◆ REQUIRED WORK: Look below for the line containing "BUTTERFLY_CENTRE = (12, -121.2, 200)" and the line containing "Vector(map(max, high, point))"; repeat exactly those two lines and all lines between them, and nothing else.

◆ MATERIAL FOR THE TASK:
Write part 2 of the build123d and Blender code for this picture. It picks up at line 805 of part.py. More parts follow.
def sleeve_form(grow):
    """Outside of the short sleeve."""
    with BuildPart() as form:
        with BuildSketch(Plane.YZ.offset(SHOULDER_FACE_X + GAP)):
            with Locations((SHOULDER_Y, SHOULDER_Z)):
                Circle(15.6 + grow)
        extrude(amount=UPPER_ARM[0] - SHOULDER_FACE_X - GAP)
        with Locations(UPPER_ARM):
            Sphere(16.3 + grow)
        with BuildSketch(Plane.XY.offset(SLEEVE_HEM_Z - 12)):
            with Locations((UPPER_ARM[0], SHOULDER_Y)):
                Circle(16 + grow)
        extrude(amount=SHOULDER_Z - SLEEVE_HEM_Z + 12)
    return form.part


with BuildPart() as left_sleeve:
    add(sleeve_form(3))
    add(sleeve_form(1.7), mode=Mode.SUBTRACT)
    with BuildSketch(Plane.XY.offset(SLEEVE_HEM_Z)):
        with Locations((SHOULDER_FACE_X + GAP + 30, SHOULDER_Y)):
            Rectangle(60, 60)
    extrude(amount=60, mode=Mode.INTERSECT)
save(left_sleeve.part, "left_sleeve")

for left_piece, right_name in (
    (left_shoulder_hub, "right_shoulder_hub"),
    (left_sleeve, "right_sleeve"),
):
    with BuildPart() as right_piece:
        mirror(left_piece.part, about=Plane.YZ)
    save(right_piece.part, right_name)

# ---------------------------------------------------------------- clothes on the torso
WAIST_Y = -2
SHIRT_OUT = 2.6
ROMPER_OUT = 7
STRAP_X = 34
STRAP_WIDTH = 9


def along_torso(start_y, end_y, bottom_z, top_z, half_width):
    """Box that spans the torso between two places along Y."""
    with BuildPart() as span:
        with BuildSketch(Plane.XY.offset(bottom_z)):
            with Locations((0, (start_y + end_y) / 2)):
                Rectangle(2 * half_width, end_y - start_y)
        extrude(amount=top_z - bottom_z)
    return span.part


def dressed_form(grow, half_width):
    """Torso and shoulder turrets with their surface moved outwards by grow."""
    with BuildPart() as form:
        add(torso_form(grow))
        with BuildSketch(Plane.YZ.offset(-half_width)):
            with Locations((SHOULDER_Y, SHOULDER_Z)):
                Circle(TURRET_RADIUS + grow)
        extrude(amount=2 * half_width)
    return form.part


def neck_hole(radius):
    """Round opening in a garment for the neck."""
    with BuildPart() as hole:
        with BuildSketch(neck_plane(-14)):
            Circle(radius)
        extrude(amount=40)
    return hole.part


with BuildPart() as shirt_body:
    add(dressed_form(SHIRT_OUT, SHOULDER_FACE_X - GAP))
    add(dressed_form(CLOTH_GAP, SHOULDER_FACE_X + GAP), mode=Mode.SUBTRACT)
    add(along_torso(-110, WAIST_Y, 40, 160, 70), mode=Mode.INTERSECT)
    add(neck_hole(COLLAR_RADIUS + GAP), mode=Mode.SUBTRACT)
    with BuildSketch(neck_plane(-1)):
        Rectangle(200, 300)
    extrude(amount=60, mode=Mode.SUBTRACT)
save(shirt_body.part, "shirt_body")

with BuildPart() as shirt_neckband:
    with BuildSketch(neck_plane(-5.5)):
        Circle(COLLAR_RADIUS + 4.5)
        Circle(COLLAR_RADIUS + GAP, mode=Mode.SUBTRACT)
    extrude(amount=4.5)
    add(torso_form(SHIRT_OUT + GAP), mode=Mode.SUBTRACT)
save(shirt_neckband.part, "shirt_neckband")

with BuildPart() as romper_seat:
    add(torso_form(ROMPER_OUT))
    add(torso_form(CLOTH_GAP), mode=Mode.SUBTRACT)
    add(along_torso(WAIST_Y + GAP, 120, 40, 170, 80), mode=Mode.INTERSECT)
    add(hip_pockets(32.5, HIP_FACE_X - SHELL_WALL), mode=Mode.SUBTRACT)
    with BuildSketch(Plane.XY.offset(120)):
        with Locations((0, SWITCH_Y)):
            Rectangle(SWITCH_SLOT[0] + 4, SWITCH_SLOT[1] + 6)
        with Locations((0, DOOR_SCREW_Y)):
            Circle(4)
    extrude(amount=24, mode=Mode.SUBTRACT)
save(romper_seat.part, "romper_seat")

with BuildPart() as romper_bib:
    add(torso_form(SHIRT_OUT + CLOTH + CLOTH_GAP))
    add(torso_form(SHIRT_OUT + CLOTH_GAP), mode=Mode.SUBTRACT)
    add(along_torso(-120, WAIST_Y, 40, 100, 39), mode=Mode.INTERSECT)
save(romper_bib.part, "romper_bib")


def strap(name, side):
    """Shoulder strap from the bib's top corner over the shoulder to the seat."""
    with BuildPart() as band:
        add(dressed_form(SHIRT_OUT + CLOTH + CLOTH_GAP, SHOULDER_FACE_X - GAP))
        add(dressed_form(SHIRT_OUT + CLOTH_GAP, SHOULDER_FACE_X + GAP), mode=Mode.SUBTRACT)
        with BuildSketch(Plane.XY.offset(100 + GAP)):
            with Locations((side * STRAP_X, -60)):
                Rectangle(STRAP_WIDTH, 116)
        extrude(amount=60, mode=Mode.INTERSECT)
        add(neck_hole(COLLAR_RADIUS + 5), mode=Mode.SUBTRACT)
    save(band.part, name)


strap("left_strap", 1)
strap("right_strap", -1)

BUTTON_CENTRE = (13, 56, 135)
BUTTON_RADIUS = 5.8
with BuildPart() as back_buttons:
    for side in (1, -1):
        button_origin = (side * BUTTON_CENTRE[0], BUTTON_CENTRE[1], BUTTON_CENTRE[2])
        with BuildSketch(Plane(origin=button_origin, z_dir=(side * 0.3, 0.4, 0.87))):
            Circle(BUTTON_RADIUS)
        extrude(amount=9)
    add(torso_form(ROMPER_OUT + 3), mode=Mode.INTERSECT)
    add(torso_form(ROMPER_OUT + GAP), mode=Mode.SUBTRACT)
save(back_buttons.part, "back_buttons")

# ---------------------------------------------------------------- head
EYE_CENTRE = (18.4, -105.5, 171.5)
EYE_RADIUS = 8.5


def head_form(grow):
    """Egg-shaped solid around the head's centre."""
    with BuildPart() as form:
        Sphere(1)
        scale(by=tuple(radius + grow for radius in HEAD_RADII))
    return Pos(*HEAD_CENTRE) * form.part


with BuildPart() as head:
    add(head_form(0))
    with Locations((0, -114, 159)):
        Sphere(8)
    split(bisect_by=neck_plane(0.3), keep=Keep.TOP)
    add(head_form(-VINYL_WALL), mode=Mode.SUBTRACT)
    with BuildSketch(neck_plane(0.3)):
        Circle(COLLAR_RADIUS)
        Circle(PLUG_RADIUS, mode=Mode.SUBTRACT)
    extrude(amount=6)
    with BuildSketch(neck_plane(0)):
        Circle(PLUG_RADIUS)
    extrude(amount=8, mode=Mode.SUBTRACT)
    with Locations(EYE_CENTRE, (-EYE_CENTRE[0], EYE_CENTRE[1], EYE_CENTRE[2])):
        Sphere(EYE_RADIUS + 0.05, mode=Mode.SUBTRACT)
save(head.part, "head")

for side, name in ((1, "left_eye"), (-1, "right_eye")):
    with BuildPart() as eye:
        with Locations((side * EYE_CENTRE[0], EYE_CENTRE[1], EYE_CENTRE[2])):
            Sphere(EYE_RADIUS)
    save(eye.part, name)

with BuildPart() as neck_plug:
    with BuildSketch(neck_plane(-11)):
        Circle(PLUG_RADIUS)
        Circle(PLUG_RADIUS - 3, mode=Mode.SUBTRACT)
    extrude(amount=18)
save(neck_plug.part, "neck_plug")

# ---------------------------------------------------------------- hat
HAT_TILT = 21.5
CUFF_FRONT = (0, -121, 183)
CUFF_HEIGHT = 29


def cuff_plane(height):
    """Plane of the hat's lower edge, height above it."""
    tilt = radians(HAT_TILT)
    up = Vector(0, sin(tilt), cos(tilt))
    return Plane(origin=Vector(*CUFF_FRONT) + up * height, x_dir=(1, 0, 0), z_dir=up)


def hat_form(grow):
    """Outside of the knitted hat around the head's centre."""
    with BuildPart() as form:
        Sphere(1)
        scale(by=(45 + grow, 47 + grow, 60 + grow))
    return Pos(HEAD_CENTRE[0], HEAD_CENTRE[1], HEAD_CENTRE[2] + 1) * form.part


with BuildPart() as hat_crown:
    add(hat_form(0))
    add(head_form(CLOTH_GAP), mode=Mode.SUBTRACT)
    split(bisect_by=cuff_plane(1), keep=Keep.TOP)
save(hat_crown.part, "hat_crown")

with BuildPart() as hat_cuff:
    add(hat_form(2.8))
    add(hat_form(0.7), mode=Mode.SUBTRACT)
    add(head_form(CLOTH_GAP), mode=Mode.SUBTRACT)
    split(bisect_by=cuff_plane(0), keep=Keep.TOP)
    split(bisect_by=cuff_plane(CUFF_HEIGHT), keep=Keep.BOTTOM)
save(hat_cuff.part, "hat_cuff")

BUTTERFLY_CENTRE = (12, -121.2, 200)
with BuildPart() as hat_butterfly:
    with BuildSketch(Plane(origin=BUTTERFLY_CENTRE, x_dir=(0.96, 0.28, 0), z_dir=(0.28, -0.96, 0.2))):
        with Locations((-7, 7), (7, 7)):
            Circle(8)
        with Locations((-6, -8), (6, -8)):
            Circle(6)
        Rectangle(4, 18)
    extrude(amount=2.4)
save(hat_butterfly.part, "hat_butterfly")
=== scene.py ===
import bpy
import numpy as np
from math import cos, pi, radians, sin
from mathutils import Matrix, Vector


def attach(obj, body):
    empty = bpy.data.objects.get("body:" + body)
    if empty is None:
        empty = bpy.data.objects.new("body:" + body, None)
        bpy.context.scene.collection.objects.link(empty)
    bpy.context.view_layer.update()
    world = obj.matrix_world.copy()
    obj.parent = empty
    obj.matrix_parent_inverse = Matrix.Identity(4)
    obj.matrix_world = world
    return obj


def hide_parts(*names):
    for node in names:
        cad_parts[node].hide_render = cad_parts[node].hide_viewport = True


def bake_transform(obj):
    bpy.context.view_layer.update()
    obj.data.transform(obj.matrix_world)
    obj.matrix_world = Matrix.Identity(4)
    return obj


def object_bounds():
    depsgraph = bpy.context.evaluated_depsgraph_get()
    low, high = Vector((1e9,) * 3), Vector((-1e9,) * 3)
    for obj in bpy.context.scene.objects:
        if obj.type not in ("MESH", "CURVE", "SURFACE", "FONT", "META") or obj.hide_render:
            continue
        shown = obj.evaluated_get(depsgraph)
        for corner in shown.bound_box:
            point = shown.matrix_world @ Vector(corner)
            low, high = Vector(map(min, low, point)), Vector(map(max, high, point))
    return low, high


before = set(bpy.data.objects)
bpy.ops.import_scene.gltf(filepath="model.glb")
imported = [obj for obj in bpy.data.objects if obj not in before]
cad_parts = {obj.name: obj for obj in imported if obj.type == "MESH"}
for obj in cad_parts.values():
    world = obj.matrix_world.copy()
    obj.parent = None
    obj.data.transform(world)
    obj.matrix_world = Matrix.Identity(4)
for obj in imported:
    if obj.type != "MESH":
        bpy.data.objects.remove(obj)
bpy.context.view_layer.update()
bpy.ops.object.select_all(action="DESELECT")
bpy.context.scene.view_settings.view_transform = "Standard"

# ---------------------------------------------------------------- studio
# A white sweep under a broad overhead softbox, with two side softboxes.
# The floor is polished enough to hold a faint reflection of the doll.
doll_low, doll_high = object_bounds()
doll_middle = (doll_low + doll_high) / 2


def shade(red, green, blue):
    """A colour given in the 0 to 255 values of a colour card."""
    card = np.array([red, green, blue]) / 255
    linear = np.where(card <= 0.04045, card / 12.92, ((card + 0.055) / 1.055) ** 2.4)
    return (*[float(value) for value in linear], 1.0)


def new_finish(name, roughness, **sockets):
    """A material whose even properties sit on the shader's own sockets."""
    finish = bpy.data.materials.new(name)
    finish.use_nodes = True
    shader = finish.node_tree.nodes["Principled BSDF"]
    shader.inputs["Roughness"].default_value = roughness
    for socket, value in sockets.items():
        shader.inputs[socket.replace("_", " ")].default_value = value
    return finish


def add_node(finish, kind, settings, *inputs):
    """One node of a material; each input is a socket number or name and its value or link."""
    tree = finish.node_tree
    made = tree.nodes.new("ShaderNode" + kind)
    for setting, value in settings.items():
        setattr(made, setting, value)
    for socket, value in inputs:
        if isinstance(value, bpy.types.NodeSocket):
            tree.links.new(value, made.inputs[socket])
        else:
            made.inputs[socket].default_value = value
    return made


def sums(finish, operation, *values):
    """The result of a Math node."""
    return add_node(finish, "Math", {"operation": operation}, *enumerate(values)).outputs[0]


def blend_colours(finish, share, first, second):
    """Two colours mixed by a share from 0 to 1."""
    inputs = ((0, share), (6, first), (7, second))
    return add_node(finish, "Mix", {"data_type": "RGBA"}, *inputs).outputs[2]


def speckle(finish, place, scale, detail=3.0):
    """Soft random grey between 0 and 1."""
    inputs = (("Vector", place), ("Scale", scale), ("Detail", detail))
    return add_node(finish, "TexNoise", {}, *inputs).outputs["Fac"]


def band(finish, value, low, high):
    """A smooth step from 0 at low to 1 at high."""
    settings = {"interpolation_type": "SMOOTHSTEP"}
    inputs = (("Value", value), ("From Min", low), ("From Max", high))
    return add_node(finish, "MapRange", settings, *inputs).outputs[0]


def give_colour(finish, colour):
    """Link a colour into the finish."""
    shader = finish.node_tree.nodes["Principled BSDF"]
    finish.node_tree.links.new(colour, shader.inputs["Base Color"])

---

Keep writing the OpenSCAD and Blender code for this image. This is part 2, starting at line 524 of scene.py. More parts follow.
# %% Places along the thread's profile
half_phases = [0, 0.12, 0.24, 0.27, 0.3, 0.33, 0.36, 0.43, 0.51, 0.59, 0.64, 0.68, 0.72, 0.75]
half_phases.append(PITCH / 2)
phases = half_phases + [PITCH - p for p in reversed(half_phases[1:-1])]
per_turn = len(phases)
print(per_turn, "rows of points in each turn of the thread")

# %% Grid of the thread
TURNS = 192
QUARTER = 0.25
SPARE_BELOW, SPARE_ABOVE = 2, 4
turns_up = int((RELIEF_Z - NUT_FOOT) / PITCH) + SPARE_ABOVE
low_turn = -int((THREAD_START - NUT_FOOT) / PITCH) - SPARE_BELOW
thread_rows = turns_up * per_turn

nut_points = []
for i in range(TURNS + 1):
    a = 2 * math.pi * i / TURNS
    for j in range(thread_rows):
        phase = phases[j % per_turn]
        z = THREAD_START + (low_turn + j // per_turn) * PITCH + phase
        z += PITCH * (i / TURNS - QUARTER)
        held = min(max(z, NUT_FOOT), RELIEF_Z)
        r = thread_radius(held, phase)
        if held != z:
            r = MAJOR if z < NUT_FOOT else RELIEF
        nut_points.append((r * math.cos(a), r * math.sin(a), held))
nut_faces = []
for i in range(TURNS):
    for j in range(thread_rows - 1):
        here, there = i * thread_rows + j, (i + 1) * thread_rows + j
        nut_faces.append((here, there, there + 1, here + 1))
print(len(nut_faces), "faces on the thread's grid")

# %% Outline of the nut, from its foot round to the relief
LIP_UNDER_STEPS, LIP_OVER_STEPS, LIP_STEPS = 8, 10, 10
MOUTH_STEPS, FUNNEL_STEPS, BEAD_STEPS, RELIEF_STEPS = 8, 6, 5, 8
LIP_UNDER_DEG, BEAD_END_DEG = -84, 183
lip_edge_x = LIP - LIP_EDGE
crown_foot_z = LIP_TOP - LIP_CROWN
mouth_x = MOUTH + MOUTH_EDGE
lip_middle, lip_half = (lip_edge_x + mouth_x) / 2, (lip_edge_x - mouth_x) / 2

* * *

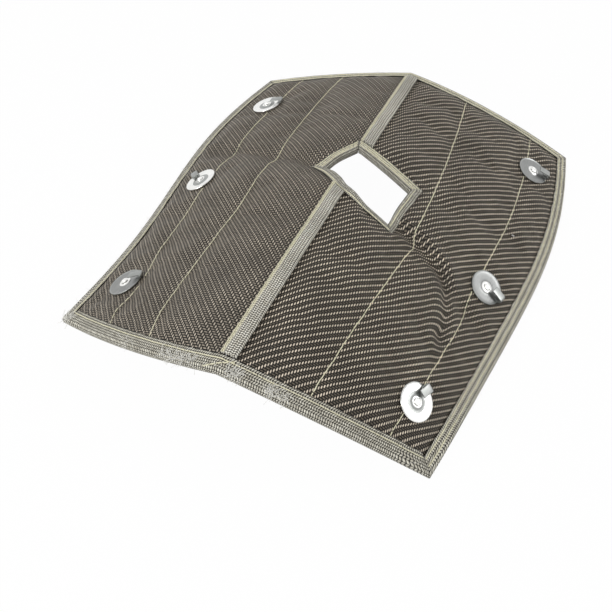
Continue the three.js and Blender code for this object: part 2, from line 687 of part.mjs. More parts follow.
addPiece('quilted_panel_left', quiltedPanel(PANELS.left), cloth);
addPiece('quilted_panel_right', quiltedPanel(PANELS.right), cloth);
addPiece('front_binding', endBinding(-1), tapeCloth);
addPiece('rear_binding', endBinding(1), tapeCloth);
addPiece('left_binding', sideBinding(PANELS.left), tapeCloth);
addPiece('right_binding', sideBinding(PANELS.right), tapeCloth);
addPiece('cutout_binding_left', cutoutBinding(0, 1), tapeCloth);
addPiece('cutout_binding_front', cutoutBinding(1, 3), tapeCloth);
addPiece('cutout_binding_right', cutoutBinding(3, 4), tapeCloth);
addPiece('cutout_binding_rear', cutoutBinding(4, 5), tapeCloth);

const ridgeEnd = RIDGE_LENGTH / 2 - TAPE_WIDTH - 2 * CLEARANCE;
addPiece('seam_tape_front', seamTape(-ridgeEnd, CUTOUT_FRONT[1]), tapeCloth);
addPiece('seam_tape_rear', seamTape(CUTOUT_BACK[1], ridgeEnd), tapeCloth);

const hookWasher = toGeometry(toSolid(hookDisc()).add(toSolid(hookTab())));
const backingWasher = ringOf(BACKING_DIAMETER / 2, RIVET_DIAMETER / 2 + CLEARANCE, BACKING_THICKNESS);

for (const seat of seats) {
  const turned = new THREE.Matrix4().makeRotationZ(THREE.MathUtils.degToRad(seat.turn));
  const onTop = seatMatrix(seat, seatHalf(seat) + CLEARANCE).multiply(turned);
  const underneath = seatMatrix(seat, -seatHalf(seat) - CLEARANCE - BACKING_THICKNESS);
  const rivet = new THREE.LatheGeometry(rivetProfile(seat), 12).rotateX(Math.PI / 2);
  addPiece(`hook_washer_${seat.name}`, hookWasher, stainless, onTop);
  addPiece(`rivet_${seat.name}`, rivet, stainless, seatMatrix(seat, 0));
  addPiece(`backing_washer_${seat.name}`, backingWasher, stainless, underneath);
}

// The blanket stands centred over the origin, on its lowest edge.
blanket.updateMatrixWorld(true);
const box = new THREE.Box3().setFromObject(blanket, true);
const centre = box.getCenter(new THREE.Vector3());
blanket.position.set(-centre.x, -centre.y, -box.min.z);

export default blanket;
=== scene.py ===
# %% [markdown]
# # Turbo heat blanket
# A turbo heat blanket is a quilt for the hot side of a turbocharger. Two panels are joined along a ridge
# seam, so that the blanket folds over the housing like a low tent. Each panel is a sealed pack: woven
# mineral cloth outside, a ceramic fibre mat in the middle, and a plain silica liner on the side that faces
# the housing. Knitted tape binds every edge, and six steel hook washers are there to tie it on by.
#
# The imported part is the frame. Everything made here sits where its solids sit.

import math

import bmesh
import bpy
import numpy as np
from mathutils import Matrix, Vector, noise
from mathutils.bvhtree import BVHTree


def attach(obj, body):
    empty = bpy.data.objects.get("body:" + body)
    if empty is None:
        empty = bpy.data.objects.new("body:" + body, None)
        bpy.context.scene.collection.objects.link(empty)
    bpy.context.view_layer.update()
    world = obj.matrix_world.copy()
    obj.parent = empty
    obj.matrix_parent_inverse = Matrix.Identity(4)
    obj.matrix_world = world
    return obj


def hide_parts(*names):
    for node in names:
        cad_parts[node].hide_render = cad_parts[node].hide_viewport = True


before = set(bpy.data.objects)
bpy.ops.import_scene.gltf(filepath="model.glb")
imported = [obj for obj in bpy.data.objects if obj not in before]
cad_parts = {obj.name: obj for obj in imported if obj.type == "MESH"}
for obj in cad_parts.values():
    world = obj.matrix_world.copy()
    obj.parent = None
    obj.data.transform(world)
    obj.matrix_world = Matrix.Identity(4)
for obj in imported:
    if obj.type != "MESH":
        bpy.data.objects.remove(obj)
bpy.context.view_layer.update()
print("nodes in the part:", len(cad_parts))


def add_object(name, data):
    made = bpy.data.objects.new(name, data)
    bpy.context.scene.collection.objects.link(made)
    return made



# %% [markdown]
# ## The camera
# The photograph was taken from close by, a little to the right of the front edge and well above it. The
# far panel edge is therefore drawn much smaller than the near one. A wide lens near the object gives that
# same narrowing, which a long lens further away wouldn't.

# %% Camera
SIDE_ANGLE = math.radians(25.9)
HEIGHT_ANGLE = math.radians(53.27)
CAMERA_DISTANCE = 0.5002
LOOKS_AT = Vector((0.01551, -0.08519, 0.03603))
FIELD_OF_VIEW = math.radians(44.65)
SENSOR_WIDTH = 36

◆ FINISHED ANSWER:
BUTTERFLY_CENTRE = (12, -121.2, 200)
with BuildPart() as hat_butterfly:
    with BuildSketch(Plane(origin=BUTTERFLY_CENTRE, x_dir=(0.96, 0.28, 0), z_dir=(0.28, -0.96, 0.2))):
        with Locations((-7, 7), (7, 7)):
            Circle(8)
        with Locations((-6, -8), (6, -8)):
            Circle(6)
        Rectangle(4, 18)
    extrude(amount=2.4)
save(hat_butterfly.part, "hat_butterfly")
=== scene.py ===
import bpy
import numpy as np
from math import cos, pi, radians, sin
from mathutils import Matrix, Vector


def attach(obj, body):
    empty = bpy.data.objects.get("body:" + body)
    if empty is None:
        empty = bpy.data.objects.new("body:" + body, None)
        bpy.context.scene.collection.objects.link(empty)
    bpy.context.view_layer.update()
    world = obj.matrix_world.copy()
    obj.parent = empty
    obj.matrix_parent_inverse = Matrix.Identity(4)
    obj.matrix_world = world
    return obj


def hide_parts(*names):
    for node in names:
        cad_parts[node].hide_render = cad_parts[node].hide_viewport = True


def bake_transform(obj):
    bpy.context.view_layer.update()
    obj.data.transform(obj.matrix_world)
    obj.matrix_world = Matrix.Identity(4)
    return obj


def object_bounds():
    depsgraph = bpy.context.evaluated_depsgraph_get()
    low, high = Vector((1e9,) * 3), Vector((-1e9,) * 3)
    for obj in bpy.context.scene.objects:
        if obj.type not in ("MESH", "CURVE", "SURFACE", "FONT", "META") or obj.hide_render:
            continue
        shown = obj.evaluated_get(depsgraph)
        for corner in shown.bound_box:
            point = shown.matrix_world @ Vector(corner)
            low, high = Vector(map(min, low, point)), Vector(map(max, high, point))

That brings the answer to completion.